The IRS watchdog reported this week that the agency is unlikely to eliminate a huge backlog of tax returns this year, again leaving many U.S. taxpayers waiting for their returns and their tax refunds to be processed.

“The delays in processing backlogged tax returns continue to burden taxpayers,” the report released Thursday from the Treasury Inspector General for the Tax Administration (TIGTA) said. “Our assessment of the remaining inventory and increased production levels indicates that the IRS will not meet all of its goals by the end of 2022 and will continue to have a backlog into the 2023 filing season.”

The audit found that, as of the week ending Oct. 28, 2022, 9.6 million tax returns were awaiting processing or other resolution compared with 10.8 million returns a year ago.

This comes even after the IRS reportedly began to process between 900,000 to 1.1 million total individual and business returns per week in November, the National Taxpayer Advocate reported, in an effort to meet its goal of reducing the backlog altogether.

“Millions of taxpayers continued to endure unreasonably long refund delays, as the IRS administered another filing season while simultaneously trying to catch up on its backlog of work carried over from the previous year.”

Getting the IRS back on track

The IRS has struggled to reduce its backlog of work for the third straight year, a separate report released this month from the Government Accountability Office cited, but the agency has made some progress.
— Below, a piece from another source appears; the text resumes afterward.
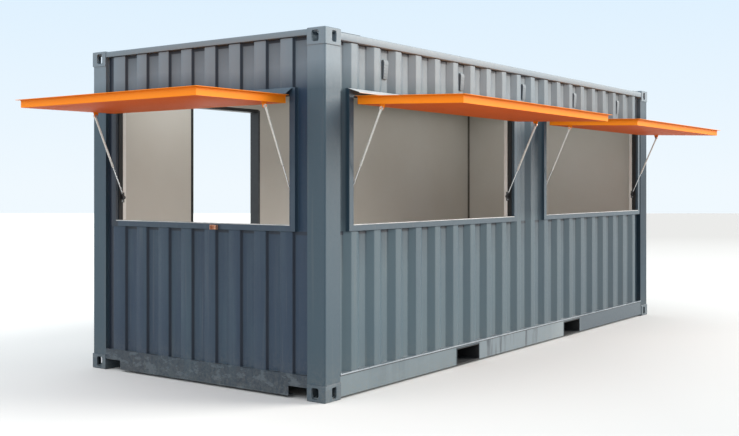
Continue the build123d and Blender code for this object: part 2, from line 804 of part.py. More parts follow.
def lug(jamb, side):
    """A plate under the flap with the pin that carries the top of a strut."""
    pin_x = jamb + side * strut_from_jamb
    near = pin_x + side * (strut_eye_width / 2 + lug_side_gap)
    far = near + side * lug_plate
    top = (-strut_lug_along - lug_width / 2, -flap_depth + flap_sheet / 2)
    top_end = (-strut_lug_along + lug_width / 2, -flap_depth + flap_sheet / 2)
    low = -strut_lug_below
    plate = lengthwise([top, top_end, (-strut_lug_along + strut_eye_radius, low),
                        (-strut_lug_along - strut_eye_radius, low)], min(near, far), max(near, far))
    plate += rod_along_x(strut_eye_radius, near, far, -strut_lug_along, low)
    plate += rod_along_x(strut_pin_radius, pin_x - side * (strut_eye_width / 2 + 2 * lug_side_gap),
                         far, -strut_lug_along, low)
    return plate


def flap_skin(hatch):
    """The outer sheet, wider and longer than the tray."""
    x0 = hatch.left + flap_side_gap - flap_skin_overhang
    x1 = hatch.right - flap_side_gap + flap_skin_overhang
    skin = block(x0, x1, -flap_length - flap_skin_overhang, -flap_top_gap, 0, flap_sheet)
    return open_flap(hatch, skin)


# Gas struts


def stand_strut(hatch, jamb_x, shape):
    """Stands a strut's piece, drawn upright on its foot, at its open lean."""
    return hatch.place(Pos(jamb_x, hatch.foot_y, strut_foot_z) * Rot(hatch.open_lean, 0, 0) * shape)


def strut_rod(hatch):
    """A thin rod with an eye at its foot."""
    top = hatch.open_length - strut_tube_length + strut_rod_in_tube
    rod = Pos(0, 0, top / 2) * Cylinder(strut_rod_radius, top)
    rod += rod_along_x(strut_eye_radius, -strut_eye_width / 2, strut_eye_width / 2, 0, 0)
    return one_solid(rod)


def strut_tube(hatch):
    """A tube bored for the rod, with an eye for the lug's pin at its top."""
    top = hatch.open_length
    low = top - strut_tube_length
    bore = strut_rod_in_tube + hatch.stroke + strut_bore_spare
    half = strut_eye_width / 2
    neck = top - strut_neck_length
    tube = Pos(0, 0, (low + neck) / 2) * Cylinder(strut_tube_radius, neck - low)
    tube += Pos(0, 0, top - strut_neck_length / 2) * Cylinder(strut_neck_radius, strut_neck_length)
    tube += rod_along_x(strut_eye_radius, -half, half, 0, top)
    tube -= rod_along_x(strut_pin_radius + strut_clearance, -strut_eye_radius, strut_eye_radius,
                        0, top)
    tube -= Pos(0, 0, low + bore / 2) * Cylinder(strut_rod_radius + strut_clearance, bore)
    return one_solid(tube)


def strut_bracket(hatch, jamb, side):
    """A plate on the jamb with a short pin that reaches the eye of the rod."""
    x0 = jamb + side * seal_thickness
    x1 = x0 + side * bracket_plate
    eye = jamb + side * (strut_from_jamb - strut_eye_width / 2 - lug_side_gap)
    y = hatch.foot_y
    plate = block(x0, x1, y - bracket_width / 2, y + bracket_width / 2,
                  strut_foot_z - bracket_height / 2, strut_foot_z + bracket_height / 2)
    plate += rod_along_x(strut_eye_radius, x1, eye, y, strut_foot_z)
    return hatch.place(one_solid(plate))


def jambs(hatch):
    """Both jambs of a hatch, each with the direction towards the middle."""
    return ((hatch.left, 1), (hatch.right, -1))


def hatch_fittings():
    """Everything that belongs to the three hatches."""
    save("side_hatch_frames", hatch_frame(first_hatch), hatch_frame(second_hatch))
    save("end_hatch_frame", hatch_frame(end_hatch))
    save("hatch_seals", *[hatch_seal(hatch) for hatch in hatches])
    save("rain_flashings", *[rain_flashing(hatch) for hatch in hatches])
    brackets = [strut_bracket(hatch, *jamb) for hatch in hatches for jamb in jambs(hatch)]
    save("strut_brackets", *brackets)
    for hatch in hatches:
        save(hatch.name + "_flap_frame", flap_frame(hatch))
        save(hatch.name + "_flap_skin", flap_skin(hatch))
        places = [jamb + side * strut_from_jamb for jamb, side in jambs(hatch)]
        rod = strut_rod(hatch)
        tube = strut_tube(hatch)
        save(hatch.name + "_strut_rods", *[stand_strut(hatch, x, rod) for x in places])
        save(hatch.name + "_strut_tubes", *[stand_strut(hatch, x, tube) for x in places])
    top = opening_bottom_z - keeper_below_sill
    low = top - keeper_height
    from_y = keeper_y - keeper_width / 2
    to_y = keeper_y + keeper_width / 2
    keeper = block(-end_face - keeper_depth, -end_face, from_y, to_y, low, top)
    keeper -= block(-end_face - keeper_depth, -end_face - hinge_leaf, from_y + hinge_leaf,
                    to_y - hinge_leaf, low, top - hinge_leaf)
    save("latch_keeper", one_solid(keeper))


# Vents, doorway and its leaf


def vents():
    """Hoods with a slanted top, each seated on the bottom of a recess and open below."""
    pitch = side_wave_crest + side_wave_recess + 2 * side_wave_slope
    middle_x = side_wave_crest_x - pitch / 2
    front = -side_face + wall_setback
    back = front + side_wave_depth
    top = height - vent_drop
    low = top - vent_height
    wall = vent_wall
    pieces = []
    for number in range(vent_count):
        x = middle_x + (number - (vent_count - 1) / 2) * recess_count_per_vent * pitch
        x0 = x - vent_width / 2
        x1 = x + vent_width / 2
        hood = lengthwise([(back, low), (front, low), (front, top - vent_slant), (back, top)],
                          x0, x1)
        hood -= lengthwise([(back - wall, low), (front + wall, low),
                            (front + wall, top - vent_slant - wall), (back - wall, top - 2 * wall)],
                           x0 + wall, x1 - wall)
        pieces.append(one_solid(hood))
    save("side_vents", *pieces)


def doorway():
    """A steel door frame through the back wall, and a leaf folded back flat outside."""
    x0 = doorway_from_x - doorway_frame_face
    x1 = doorway_to_x + doorway_frame_face
    head = doorway_head_z + doorway_frame_face
    frame = block(x0, x1, room_side_y, side_face, rail_top_z, head)
    frame -= block(doorway_from_x, doorway_to_x, room_side_y, side_face,
                   rail_top_z + doorway_threshold, doorway_head_z)
    save("doorway_frame", one_solid(frame))
    leaf_width = doorway_to_x - doorway_from_x - leaf_margin
    y0 = side_face + leaf_stand_off
    z0 = rail_top_z + leaf_bottom_gap
    z1 = doorway_head_z - leaf_margin
    end = doorway_from_x - leaf_margin
    leaf = block(end - leaf_width, end, y0, y0 + leaf_thickness, z0, z1)
    half = leaf_stand_off / 2
    for z in (z0 + leaf_knuckle_inset, (z0 + z1) / 2, z1 - leaf_knuckle_inset):
        leaf += Pos(end - half, side_face + half, z) * Cylinder(half, leaf_knuckle_length)
        leaf += block(end - 2 * half, end, side_face + half, y0, z - leaf_knuckle_length / 2,
                      z + leaf_knuckle_length / 2)
    grip_x = end - leaf_width + leaf_handle_inset
    grip_y = y0 + leaf_thickness + leaf_handle_stand_off
    radius = leaf_handle_radius
    leaf += rod_along_x(radius, grip_x - radius, grip_x + leaf_handle_length, grip_y, leaf_handle_z)
    leaf += Pos(grip_x, (y0 + leaf_thickness + grip_y) / 2, leaf_handle_z) * Rot(90, 0, 0) * Cylinder(
        radius, leaf_handle_stand_off)
    save("door_leaf", one_solid(leaf))


os.makedirs("parts", exist_ok=True)
castings()
posts()
bottom_rails()
top_rails()
sills()
headers()
floor()
roof()
hatch_side_walls()
blind_end_wall()
back_wall()
cargo_doors()
linings()
hatch_fittings()
vents()
doorway()
for hatch in hatches:
    print(hatch.name, "strut open", round(hatch.open_length, 3), "lean", round(hatch.open_lean, 4),
          "closed", round(hatch.closed_length, 3), "lean", round(hatch.closed_lean, 4))
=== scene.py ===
import math
import bpy
import numpy as np
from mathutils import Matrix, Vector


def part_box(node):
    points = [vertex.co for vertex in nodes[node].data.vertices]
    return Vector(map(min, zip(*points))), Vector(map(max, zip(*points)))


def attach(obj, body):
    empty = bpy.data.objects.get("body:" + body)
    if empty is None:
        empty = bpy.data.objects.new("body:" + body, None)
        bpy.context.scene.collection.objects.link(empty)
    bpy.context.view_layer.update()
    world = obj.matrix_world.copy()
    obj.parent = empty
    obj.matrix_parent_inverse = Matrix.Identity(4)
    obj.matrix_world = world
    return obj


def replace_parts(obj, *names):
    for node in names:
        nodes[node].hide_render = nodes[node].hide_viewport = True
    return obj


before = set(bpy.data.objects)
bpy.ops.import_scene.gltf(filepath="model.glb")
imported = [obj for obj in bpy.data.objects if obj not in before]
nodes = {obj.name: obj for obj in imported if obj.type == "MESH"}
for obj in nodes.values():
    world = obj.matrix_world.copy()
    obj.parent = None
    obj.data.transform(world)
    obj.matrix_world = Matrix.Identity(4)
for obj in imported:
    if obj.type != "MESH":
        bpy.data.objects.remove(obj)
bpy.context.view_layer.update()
dice = np.random.default_rng(20)

# everything is in metres: the hatch side faces -Y, the end hatch faces -X, the ground is z = 0


def show(name, data):
    made = bpy.data.objects.new(name, data)
    bpy.context.scene.collection.objects.link(made)
    return made


# camera, fitted to the photograph's frame of 739 by 436
cameraLook = dict(place=(-8.534, -5.556, 1.491), turn=-54.25, lens=49.84, shift=-0.0429, sensor=36.0, reach=400.0)

cameraData = bpy.data.cameras.new("viewCamera")
cameraData.sensor_width = cameraLook["sensor"]
cameraData.lens = cameraLook["lens"]
cameraData.shift_y = cameraLook["shift"]
cameraData.clip_end = cameraLook["reach"]
camera = show("viewCamera", cameraData)
camera.location = cameraLook["place"]
camera.rotation_euler = (math.radians(90), 0, math.radians(cameraLook["turn"]))
bpy.context.scene.camera = camera
bpy.context.scene.view_settings.view_transform = "Standard"
print("camera set")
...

During the past year, the IRS has taken an “all-hands-on-deck” approach to returning its inventory backlog to “healthy levels,” according to the TIGTA report. Those measures included hiring new employees, reassigning existing employees to assist with submission processing and accounts management, and utilizing outside consultants to identify digital solutions to address its paper jam.

The improvements have been notable. In June 2022, the IRS faced a record 20.5 million individual and business tax returns that still needed processing, the TIGTA found, and that figure declined by nearly half to 10.5 million by the end of October.

Production levels also showed signs of improvement. For instance, the number of tax returns processed per month rose by over 2.1 million when comparing June with October.

Planning the process for the upcoming 2023 tax filing season is a daunting task, with all the backlog and the IRS team working tirelessly over the past few months to prepare, but they are far from reaching their objective.


Roughly 6.2 million paper returns were waiting to be processed as of the week ending Oct. 28, according to TIGTA. That’s down from 7.4 million a year earlier, but well beyond the 601,000 unprocessed returns the IRS considers to be a healthy goal.

At the same time, the number of tax returns held up in error resolution was 395,000, up from 407,400 in 2021 and far more than the 48,000 that’s considered a healthy goal, according to the IRS.

“The IRS is getting closer to meeting its objectives, but unfortunately, millions of individual and business returns still await processing, millions more have been pulled out due to errors or discrepancies that must be addressed, and millions of amended returns and correspondence are still awaiting processing.”

As shown in Figure 6, the Taxpayer Relations inventory of 2.7 million and the Miscellaneous inventory of 506,000 remain well above January 4, 2020, pre-pandemic levels of 1 million and 169,000, respectively. In addition, the IRS is receiving almost as many new cases into its Miscellaneous Accounts Management inventory as it is processing weekly, resulting in an estimated completion in early 2029.

Tax refunds are a lifeline

According to Collins, processing the backlog is essential for many taxpayer families who may be owed a refund, noting that a significant majority of taxpayers receive refunds and count on the funds to make ends meet.

The average refund for the 2022 filing season was $3,176 as of Oct. 28, the IRS reported, up nearly 14% from $2,791 in 2021.

“Tax refunds are a lifeline for some taxpayers and important for almost all,” Collins said in the blog. “Some taxpayers will use refunds to care for their families or just to meet basic living expenses. Others will use refunds to pay employees or keep their businesses operating. To state the obvious, the 2022 filing season was another frustrating one for taxpayers, tax professionals, and the IRS.”

Despite the challenging year, more than 164 million individual tax returns were filed — 92% filed electronically — as of the end of October. According to the IRS, some 109 million refunds have been issued, totaling nearly $345 billion.

“For some, this filing season may have felt like Groundhog Day,” Collins said in a statement. “We will soon find out whether the upcoming filing season adds a similar chapter to this series or whether the IRS can work through its backlog, process tax returns, and correspondence quickly, and can answer its phone calls at a level that substantially improves the taxpayer experience in the next filing season.”